Delegate to Congress Donna M. Christensen will present Finch to the committee.
"I am pleased to speak on behalf of Judge Finch who has served our community with distinction," she said.
Meanwhile, Assistant U.S. Attorney Curtis Gomez is still waiting for approval of his nomination as a District Court judge.
"Curtis is caught up in party politics," Christiansen said Monday.
She said the White House has some candidates it wants approved. However, the Democratic members of Congress are opposed.
"There are some judges nominated by the president who ought not to be on the bench," she said.
Meanwhile, as the politicians wrangle, Gomez's nomination is stalled.
President Bush nominated him on Nov. 25, 2003.
Christiansen said Finch's renomination could also get caught up in politics, but since he is already on the job, he will continue to serve.
However, she expects to have Finch's renomination and Gomez's nomination through the process by October.
This will put Judge Thomas K. Moore off the job since President Bush nominated Gomez as his replacement. Moore's 10-year term ran out in June 2002, but he has continued to serve while waiting for his replacement to be nominated.
Moore has refused to comment on why he was not renominated. He was first appointed by then President George H.W. Bush and was confirmed by the Senate in 1992.

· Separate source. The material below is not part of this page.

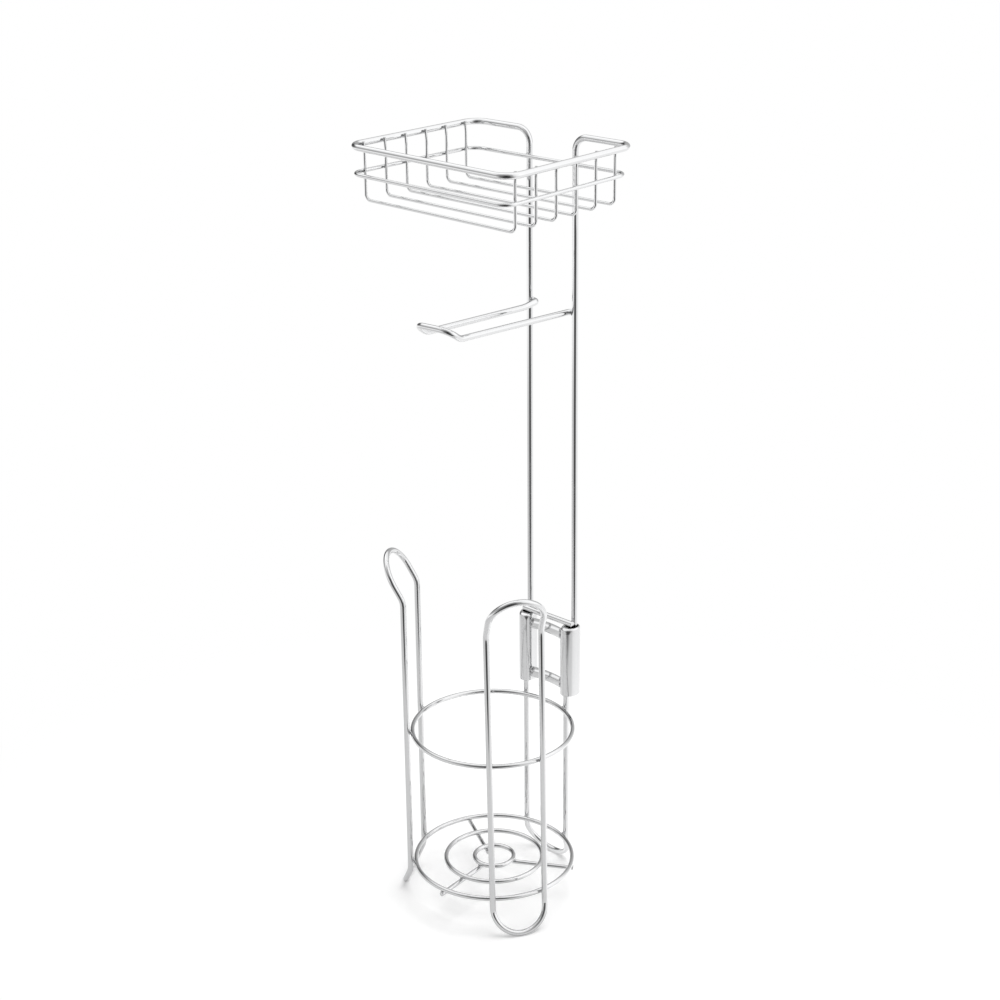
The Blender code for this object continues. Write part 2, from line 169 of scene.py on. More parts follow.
def filled(centres, normals, closed):
    """The path with stations shared out evenly along each straight run, so that smooth shading has no
    long faces to bend over. Each new centre is a step's start + its share x the step."""
    if closed:
        centres, normals = np.concatenate([centres, centres[:1]]), np.concatenate([normals, normals[:1]])
    steps = np.diff(centres, axis=0)
    counts = np.maximum(1, np.round(np.linalg.norm(steps, axis=1) / STATION_STEP).astype(int))
    index = np.repeat(np.arange(len(counts)), counts)
    share = (np.arange(counts.sum()) - np.repeat(np.cumsum(counts) - counts, counts)) / counts[index]
    between = centres[index] + steps[index] * share[:, None]
    if closed:
        return between, normals[index]
    return np.concatenate([between, centres[-1:]]), np.concatenate([normals[index], normals[-1:]])


def wire(name, centres, normals, diameter, closed=False):
    """A round wire: each point is its centre + radius x (normal x cos a + binormal x sin a). The ends of
    an open wire are cut flat, their edge a quarter round."""
    centres, normals = filled(centres, normals, closed)
    after, before = np.roll(centres, -1, 0), np.roll(centres, 1, 0)
    if not closed:
        after[-1], before[0] = centres[-1], centres[0]
    tangents = unit(after - before)
    radius = diameter / 2
    radii = np.full(len(centres), radius)
    if not closed:
        turn = np.linspace(0, math.pi / 2, CUT_STEPS)
        edge = CUT_EDGE_SHARE * radius
        inset = np.append(edge * (1 - np.cos(turn)), 1.5 * edge)[:, None]
        width = np.append(radius - edge + edge * np.sin(turn), radius)
        first = centres[0] + tangents[0] * inset
        last = (centres[-1] - tangents[-1] * inset)[::-1]
        centres = np.concatenate([first, centres[1:-1], last])
        normals = np.concatenate([
            np.repeat(normals[:1], len(width), 0), normals[1:-1], np.repeat(normals[-1:], len(width), 0),
        ])
        tangents = np.concatenate([
            np.repeat(tangents[:1], len(width), 0), tangents[1:-1], np.repeat(tangents[-1:], len(width), 0),
        ])
        radii = np.concatenate([width, radii[1:-1], width[::-1]])
    normals = unit(normals - tangents * (normals * tangents).sum(1, keepdims=True))
    binormals = np.cross(tangents, normals)
    angle = np.linspace(0, math.tau, WIRE_SIDES, endpoint=False)[None, :, None]
    spread = normals[:, None] * np.cos(angle) + binormals[:, None] * np.sin(angle)
    rings = centres[:, None] + radii[:, None, None] * spread
    steps = np.linalg.norm(np.diff(centres, axis=0), axis=1)
    return skin(name, rings, np.concatenate([[0], np.cumsum(steps)]), closed)


def piece(name, mesh, material, body, node=None):
    """The mesh as an object at the origin, riding on its body, in place of its CAD node."""
    mesh.materials.append(material)
    obj = bpy.data.objects.new(name, mesh)
    bpy.context.collection.objects.link(obj)
    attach(obj, body)
    if node:
        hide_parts(node)
    return obj


wire_chrome = chrome("chrome_on_drawn_wire", 0.0000005, (2600, 40, 1))

turns = np.linspace(0, math.tau, RING_STATIONS, endpoint=False)
ring_circle = np.stack([np.cos(turns), np.sin(turns), np.zeros(RING_STATIONS)], axis=1)
ring_normals = np.tile([0.0, 0.0, 1.0], (RING_STATIONS, 1))
for name, radius, height in (
    ("base_outer_ring", RING_RADIUS, BASE_RING_HEIGHT),
    ("base_middle_ring", MIDDLE_RING_RADIUS, BASE_RING_HEIGHT),
    ("base_hub_ring", HUB_RING_RADIUS, BASE_RING_HEIGHT),
    ("upper_ring", RING_RADIUS, UPPER_RING_HEIGHT),
):
    centres = ring_circle * radius + (0, CAGE_Y, height)
    mesh = wire(name + "_skin", centres, ring_normals, RING_WIRE, closed=True)
    piece(name + "_wire", mesh, wire_chrome, "cage", name)


# The three spokes are straight cut wires, laid under the base rings and resistance-welded where they
# cross. Each ends level with the outer ring's outer side, where its sheared end shows.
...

Finch has been a District Court Judge since 1994. He was nominated by former President Bill Clinton.
Before his District Court appointment, Finch served in Territorial Court from 1976 to 1994, finishing that portion of his career as chief judge. He graduated from Howard University Law School in Washington, D.C. in 1965.
Gomez is a graduate of Harvard Law School.
In a poll earlier this year, members of the V.I. Bar Association rated both Finch and Gomez highly.